The suppliers and creditors of a firm are also important stakeholders as their business can be dependent on one large customer and the business it brings to them. As the circle of stakeholders broadens out, we can also see that the local community is often dependent on the salaries and peripheral business which a large business brings to them. However, the local community and future generations can also suffer if the environmental impact a business has on the local area is detrimental and reduces the quality of life. With this definition of stakeholders at hand, we can now fully begin to understand the role of stakeholders, which can be reduced down to three key functions; to ensure accountability, fairness, and transparency. Stakeholders must ensure that a business is held accountable for the full impact of their actions which they have in the setting they operate in. The stakeholders in the community around chemical plants, for example, must ensure that the business does not impose a ‘cost’ on them by polluting. Fairness requires that the stakeholders ensure that the business treats all those it interacts with ‘fairly’, this is a broader concept than legality and implies a moral element to their dealings. Stakeholders need, for example, to convince Tesco of the need to pay its suppliers and creditors as quickly as is feasible rather than on the last day that is legally possible. The latter criteria, transparency, reflects a need for stakeholders, such as the government, to ensure that businesses honestly portray their financial position rather than using accounting to simply portray the ‘best picture’ that is possible whilst staying within governing rules. This might have avoided the worst of the credit crisis from occurring by alerting the broader community to the mounting financial problems with banks. Thus we can conclude that the overarching role of stakeholders is to ensure that businesses comprehend the broader long-term impact its business has in the society in which it operates and how working together with these stakeholders is in its own long-term interest.
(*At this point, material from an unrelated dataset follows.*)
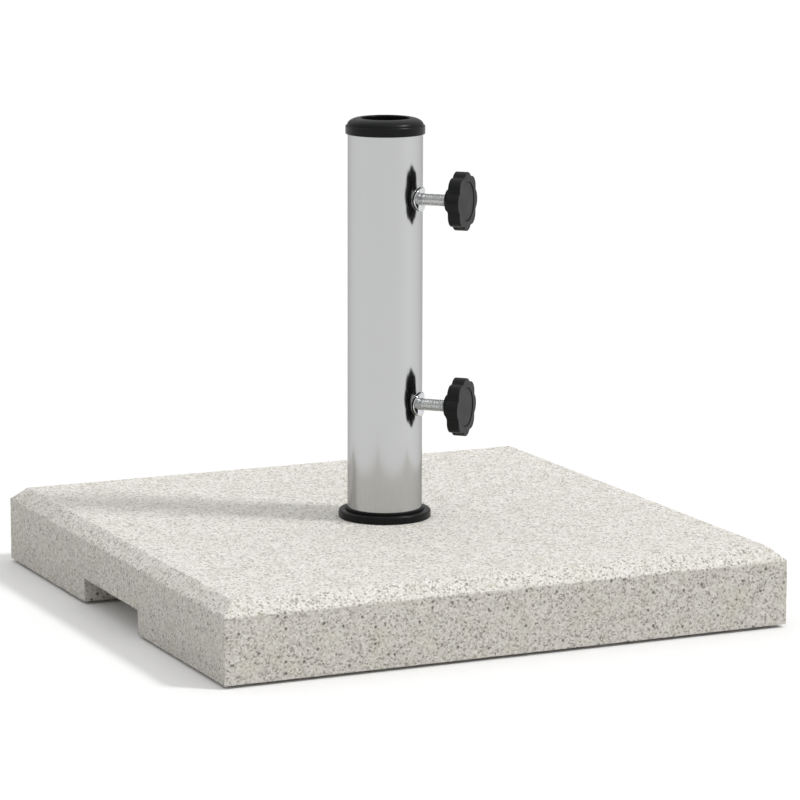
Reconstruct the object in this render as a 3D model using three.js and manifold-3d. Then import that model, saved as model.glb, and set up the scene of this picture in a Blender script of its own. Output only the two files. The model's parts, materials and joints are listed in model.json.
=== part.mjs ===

It is worth elaborating here on some of the issues raised in the first paragraph. It is often suggested that the model that focuses on the role of stakeholders rather than shareholders are at odds with each other. In other words, a business that attempts to satisfy stakeholders does so at the detriment of shareholders. However, this is not necessarily so. The role of stakeholders is to ensure that the business prospers in the long-term whilst also addressing their own specific needs and concerns – it is not the role of any stakeholders to do long-term damage to a business because whatever stake they have in the business would cease to exist and this is cannot be in their interest. Parties which seek to do irreparable damage to a business are unlikely to be classified as stakeholders by any theoretician. A business that remains in business over the long-term because it satisfies all of its stakeholders will likely be a consistently profitable business and this is also beneficial to the shareholders who obtain a share of the profits. Thus we can see that the role of stakeholders is also to highlight those shareholders and stakeholders interests should be complimentary in the long run not necessarily in conflict with each other. Often this is not understand and, in the short term, serious conflicts can occur between shareholders and stakeholders when the stakeholders, exercising their role of fairness, accountability or transparency, jeopardise the short-term profits of the company and so potentially affect shareholder’s income. This can occur, for example, with issues involving pollution control. The stakeholders in the local community can demand expensive solutions to limit the impact on their local environment; however the shareholders would obviously be concerned about the impact of this on profits. The process of resolving the conflict between the role of stakeholders and those of shareholders ultimately falls to the management of the business. Skilful management is able to mediate and negotiate between these competing demands by ensuring that the stakeholders are legitimately carrying out their role and then explaining to the shareholders the long-term benefits to the business of accommodating stakeholders.

It is worth concluding this piece by additionally examining the differing roles of stakeholders throughout the business world. The Anglo-Saxon business model practiced in the US and UK tends to set the role of stakeholders as a definite second-place to the concerns of shareholders and this is reflected in a ‘hire and fire’ mentality and a more short-term concern for profits. Whereas the European Social-Market model most definitely places the role of stakeholders on par with shareholders; employee’s representatives often have a place on the board of directors where they can better carry out their functions. Furthermore, there is much more consultation with and consideration of the concerns of the various stakeholders through the use of supervisory boards placed above the board of directors. It could be said that the role of stakeholders are much more clearly defined in the European model and integrated into the decision making process. The tendency in the Anglo-Saxon is to pay lip-service to stakeholders but to firmly limit their role once difficult decisions have to be made.  Thus, to conclude, the ultimate role of stakeholders is actually to explain and define their important role to management and shareholders.